Celle-ci a en effet perdu dans la bataille un peu plus encore du déjà faible crédit dont elle dispose auprès des Français qui n’y envoient leurs enfants que contraints et forcés lorsque ceux-ci n’ont pas été admis, après le bac, dans les filières sélectives de l’enseignement supérieur (classes préparatoires aux grandes écoles, écoles spécialisées, BTS ou IUT). En prétendant réformer comme il l’a fait l’université, le pouvoir actuel n’a fait que démolir un peu plus un des rares instruments de cette double aspiration que représente encore, bien qu’imparfaitement, l’université en France : celle d’une relative égalité des chances et celle de la possibilité d’une ascension sociale ouverte à tous ou presque.

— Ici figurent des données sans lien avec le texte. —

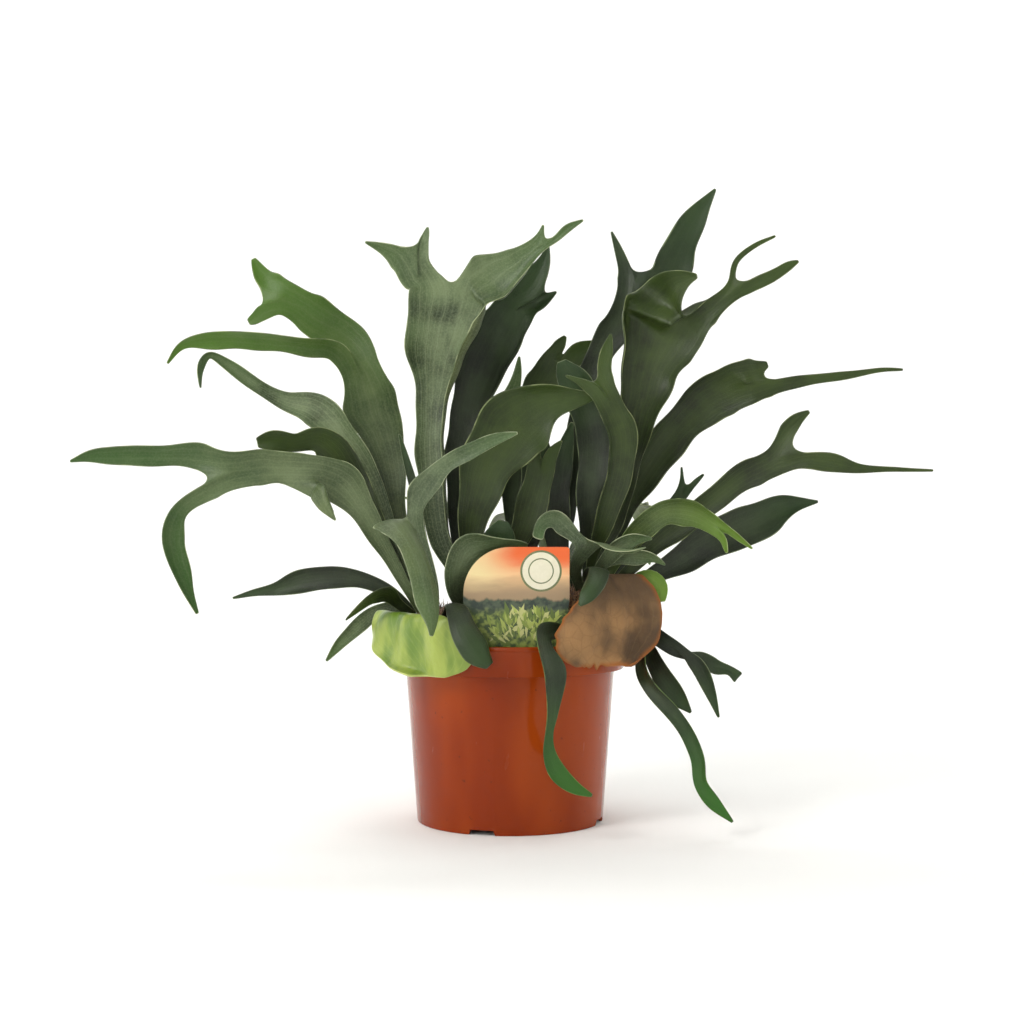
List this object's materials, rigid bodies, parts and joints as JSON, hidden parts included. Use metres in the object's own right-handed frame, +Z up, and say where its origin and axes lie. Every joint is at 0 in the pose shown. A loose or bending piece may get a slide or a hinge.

Autre conséquence de cette politique de Gribouille : toute tentative de réforme de l’enseignement supérieur, quels que soient son objet et son urgence, sera désormais plus difficile encore. L’occasion a été consciencieusement gâchée par un pouvoir qui n’aura finalement montré dans cette affaire que son appétence pour une idéologie de meeting électoral et sa courte vue politique – y compris d’ailleurs au regard de ses propres intérêts. La communauté universitaire française, à la fois humiliée et trahie, aura très certainement à cœur de faire payer à la droite française, dans les urnes d’abord, ce calamiteux épisode – on relèvera ainsi, à titre d’exemple, que Valérie Pécresse n’a visiblement pas bien mesuré les conséquences de son comportement vis-à-vis d’un corps électoral à la capacité de prescription politique bien supérieure à sa faiblesse numérique nominale, surtout en Ile-de-France où elle sera candidate aux élections régionales de 2010… Mais, plus profondément encore, les universitaires ne participeront que contraints et forcés à la mise en œuvre des mesures finalement décidées unilatéralement par le gouvernement. L’autonomie telle qu’elle a été conçue ne fonctionnera pas ou si mal que les effets positifs qui pouvaient en être attendus seront dilués dans la résistance sourde et passive, mais efficace puisqu’en prise directe avec son terrain, d’un « corps universitaire » (selon l’expression du philosophe Vincent Descombes) qui a pris, à cette occasion, conscience de lui-même et de sa puissance.